At day 58, Steve's connection to the aqua blue world pulls him deep into a majestical thinking that attempts to explain what exists at the very core of our needs. The dorado fish that have sustained his life also provide companionship and a connection to the cycle of life. They offer a buffer against starvation. Steve doesn't think that these fish reflect or think as we do; he sees their intelligence taking on a different form. While we ponder truth and meaning, Steve sees how "the fish find them in their immediate connection to life — in body surfing, down huge waves, and chasing flying fish, and fighting for life on the end of my spear. I have often thought that my instincts were the tools that allowed me to survive so that my ‘higher functions’ could continue. Now I am finding that it is more the other way around. It is my ability to reason that keeps command and allows me to survive, and the things I am surviving for are those that I want by instinct; life, companionship, comfort, play. The dorados have all of that here, now. How I wish I could become what I eat."
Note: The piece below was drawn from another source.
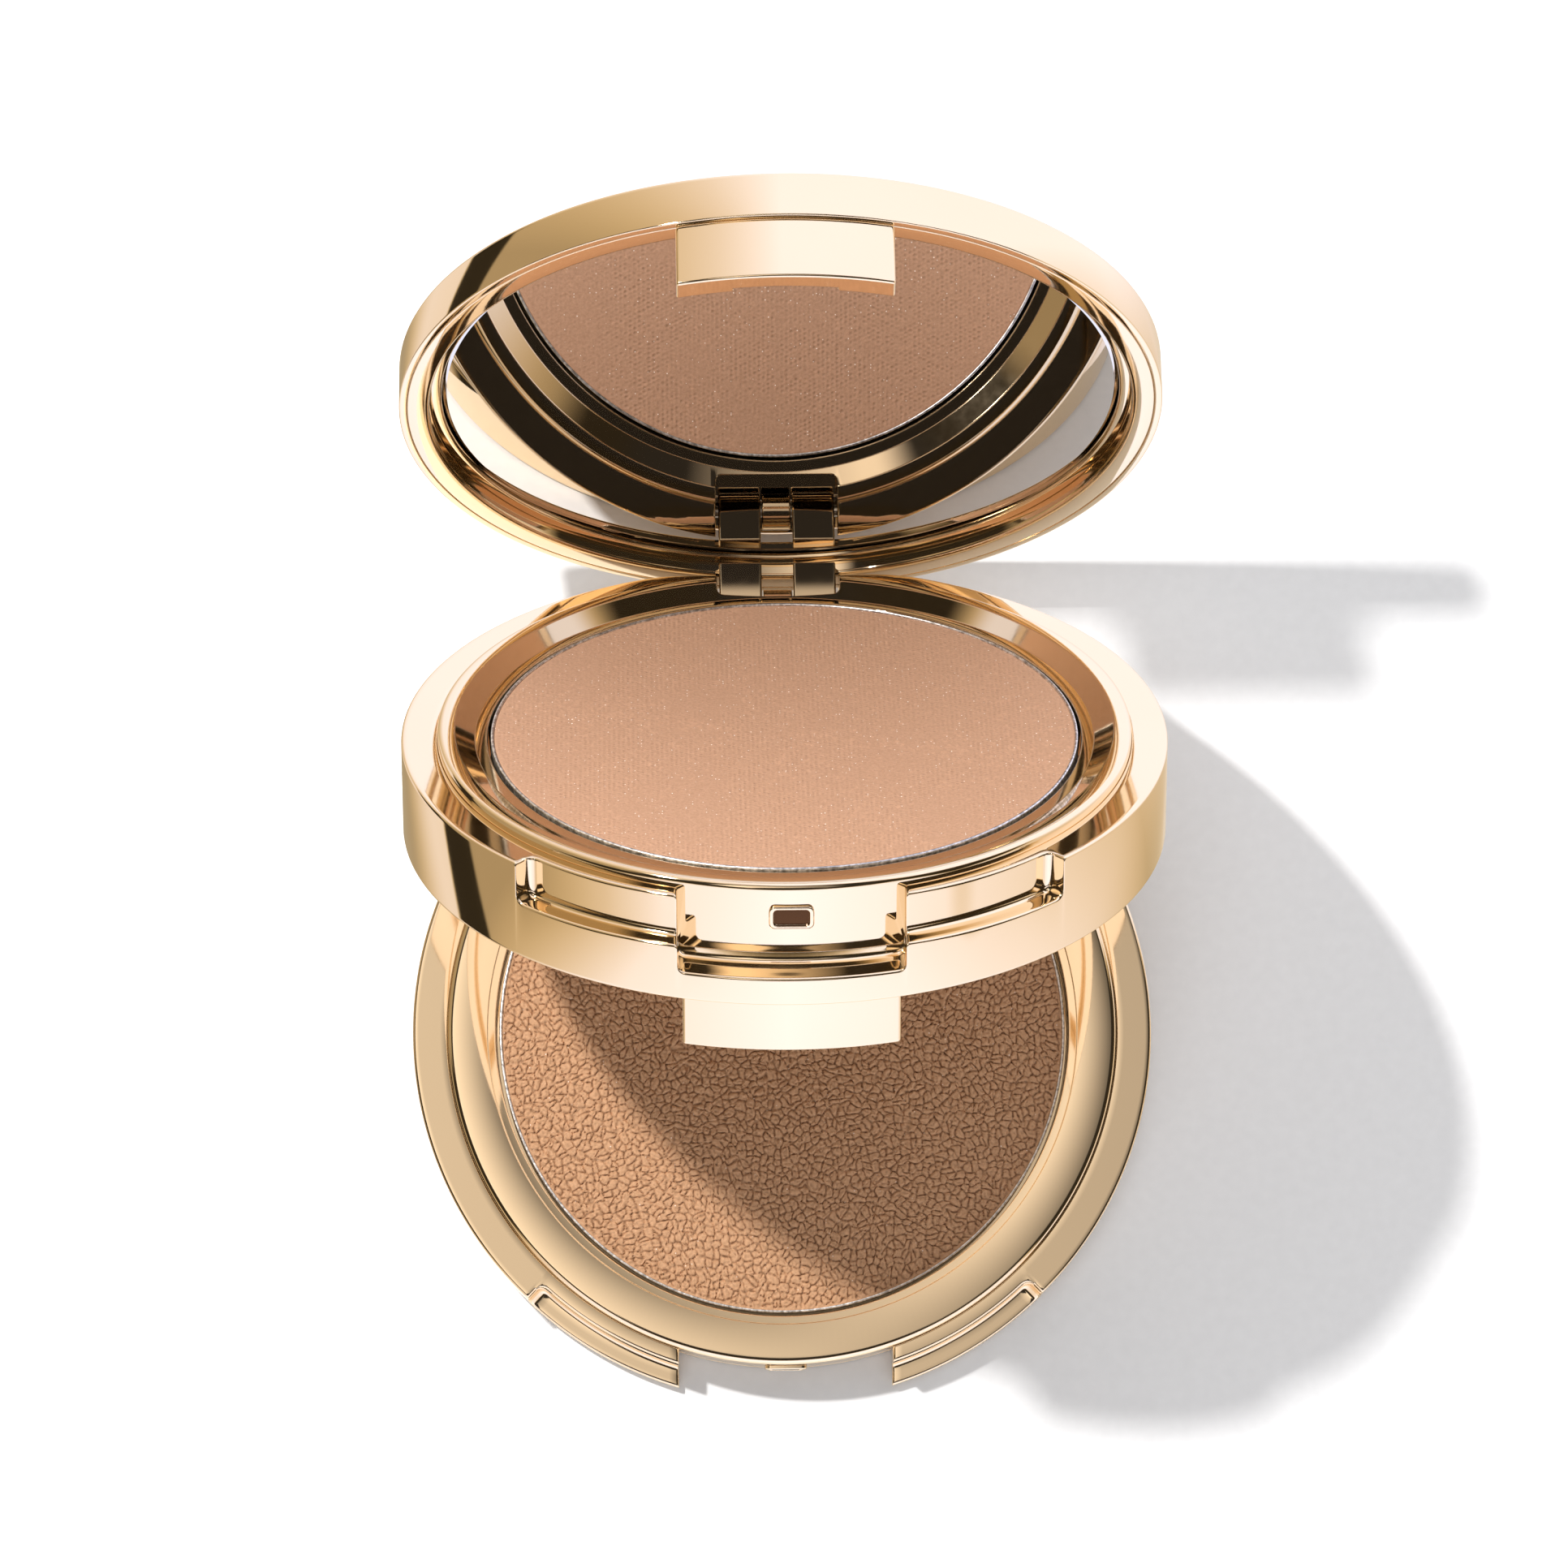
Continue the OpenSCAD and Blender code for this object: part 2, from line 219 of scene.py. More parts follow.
def under_shoulder(point, pin_z):
    """Lower a point of a back rim on to the round shoulder that the next leaf rolls on."""
    x, y, z = point
    radius = PIN_DROP - ROLL_GAP
    ahead = y - PIN_Y
    if ahead <= 0 or z <= pin_z:
        return point
    top = pin_z + math.sqrt(max(radius ** 2 - ahead ** 2, 0))
    return (x, y, min(z, top))


# ---- Rim band: outer ring of a tray with its latch slot, finger notches and hinge slot ----
NOTCH_R = 36.4
NOTCH_DEPTH = 4.3
NOTCH_END = math.radians(44)
WALL_FILLET = 1.0
TOP_ROUND = 0.28
SLOT_LIP = 1.1
NOTCH_STEPS = 24
SIDE_STEPS = 90


def band(name, body, z0, rim, slot_floor, hinge_floor, pin_z, material):
    """slot_floor and hinge_floor are heights, or None where the slot goes right through."""
    if slot_floor is not None:
        nest_r, nest_z = COLLAR_R + NEST_GAP, z0 + 2.45
    else:
        nest_r, nest_z = COLLAR_R + 0.01, z0 + 0.1

    def section(ledge_z, floor_z, notch_r=NOTCH_R, lip=TOP_ROUND, foot=0.9, top=TOP_ROUND):
        corners = [
            (COLLAR_R, nest_z, 0),
            (nest_r, nest_z, 0),
            (nest_r, z0, 0.1),
            (CASE_R, z0, EDGE_R),
            (CASE_R, floor_z, lip),
            (CASE_R - 0.6, floor_z, 0),
            (CASE_R - 1.1, floor_z, 0),
            (notch_r, floor_z, foot),
            (notch_r, ledge_z, top),
            (0.5 * (notch_r + COLLAR_R), ledge_z, 0),
            (COLLAR_R, ledge_z, 0.12),
        ]
        return fillet(corners)

    def place(loop, theta_in, theta_out):
        pts = []
        for r, z in loop:
            t = (r - COLLAR_R) / (CASE_R - COLLAR_R)
            a = theta_in + (theta_out - theta_in) * t
            pts.append(under_shoulder((r * math.sin(a), -r * math.cos(a), z), pin_z))
        return pts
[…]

If I peered into your life, what would I notice you've ignored? What's right in front of your eyes but remains hidden? Perhaps it's the love of a partner whose unwavering support you take for granted. Perhaps it's the ability with a flick of your wrist to have clean drinking water. Perhaps it's the unconditional love that wags his tail from the moment you see him. Perhaps it's the realization that the things that really matter in life have always been right in front of you. That's the key to finding your why.
Why do we put off decisions that could give us a better future? I've been at that crossroads many times in my life. Whether it was a decision to start my own business, launch a podcast or even ask my partner to marry me. I knew all three of these decisions would give me a better life. But in the back of my head, all I could think about is what if I ended up being a colossal failure?